The conflicts and power struggles associated with Kerak Castle highlight its strategic importance and its pivotal role in the region's history. Today, as a well-preserved historic site, Kerak Castle stands as a testament to the rich history of the Crusades and the struggles for power in the Middle East.
Kerak Castle as a Defensive Fortification
Defence Mechanisms and strategies employed at Kerak Castle
Kerak Castle, located in Jordan, was strategically built to serve as a defensive stronghold. Its position on a hilltop offered a commanding view of the surrounding landscape, making it an ideal defensive fortification. The castle employed various defence mechanisms and strategies to protect itself from enemy attacks:
Thick Walls: Kerak Castle's walls were constructed using large limestone blocks, making them difficult to penetrate. The walls were reinforced with numerous towers to provide additional defensive positions.
Moat and Drawbridge: A deep moat surrounded the castle, acting as a physical barrier that made it challenging for enemies to approach the walls. A drawbridge provided access across the moat and could be raised to prevent enemy entry.
Arrow Slits and Murder Holes: Arrow slits were narrow openings in the walls that allowed defenders to shoot arrows at attackers while remaining protected safely. Murder holes were in the ceilings through which defenders could pour boiling oil or drop heavy objects on enemies below.
Bastions and Ramparts: Kerak Castle featured bastions and ramparts along its walls, providing elevated positions for archers and catapults.

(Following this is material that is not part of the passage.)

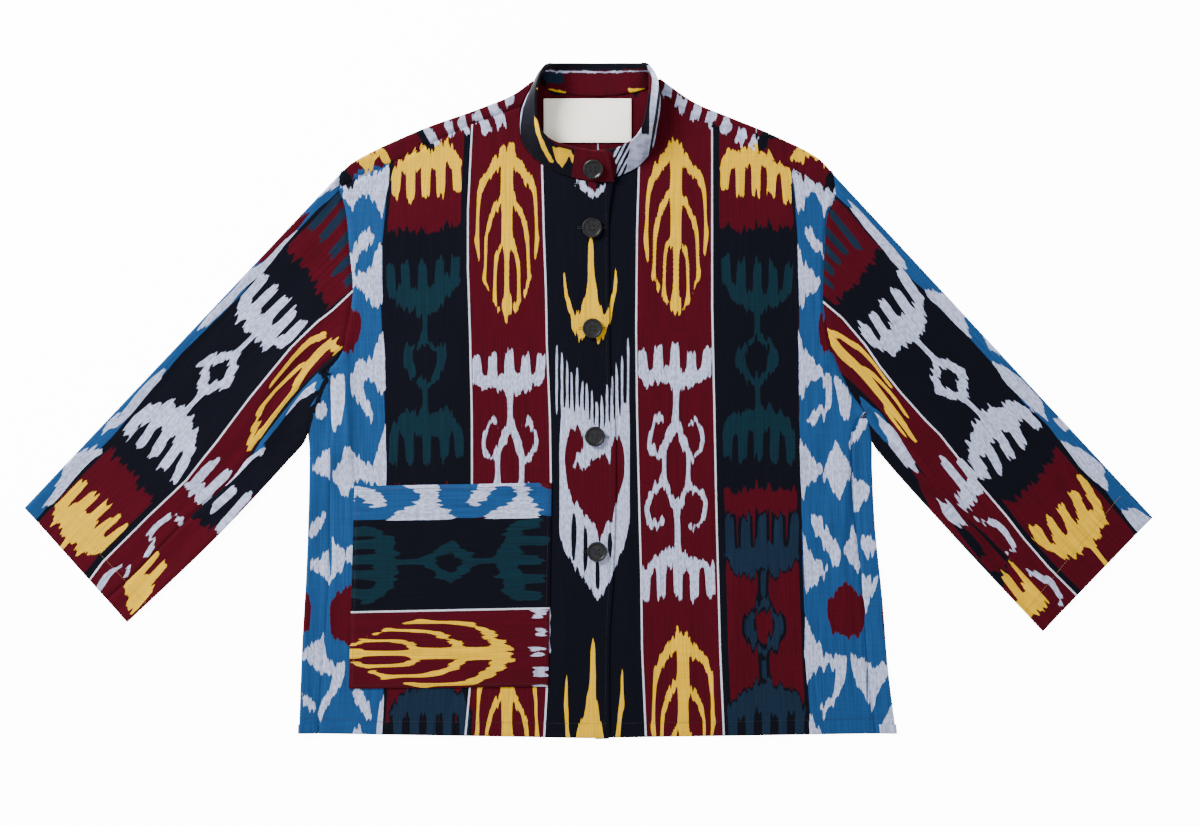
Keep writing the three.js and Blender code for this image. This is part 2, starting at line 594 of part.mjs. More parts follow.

These vantage points allowed defenders to target any incoming threats effectively.
Hidden Passages and Secret Rooms: The castle also had hidden passages and secret rooms that allowed defenders to move undetected within the castle and launch surprise attacks on intruders.
Kerak Castle's defensive features and strategies played a crucial role in its history, enabling it to withstand numerous sieges and preserve its position as a symbol of power and strength in the region.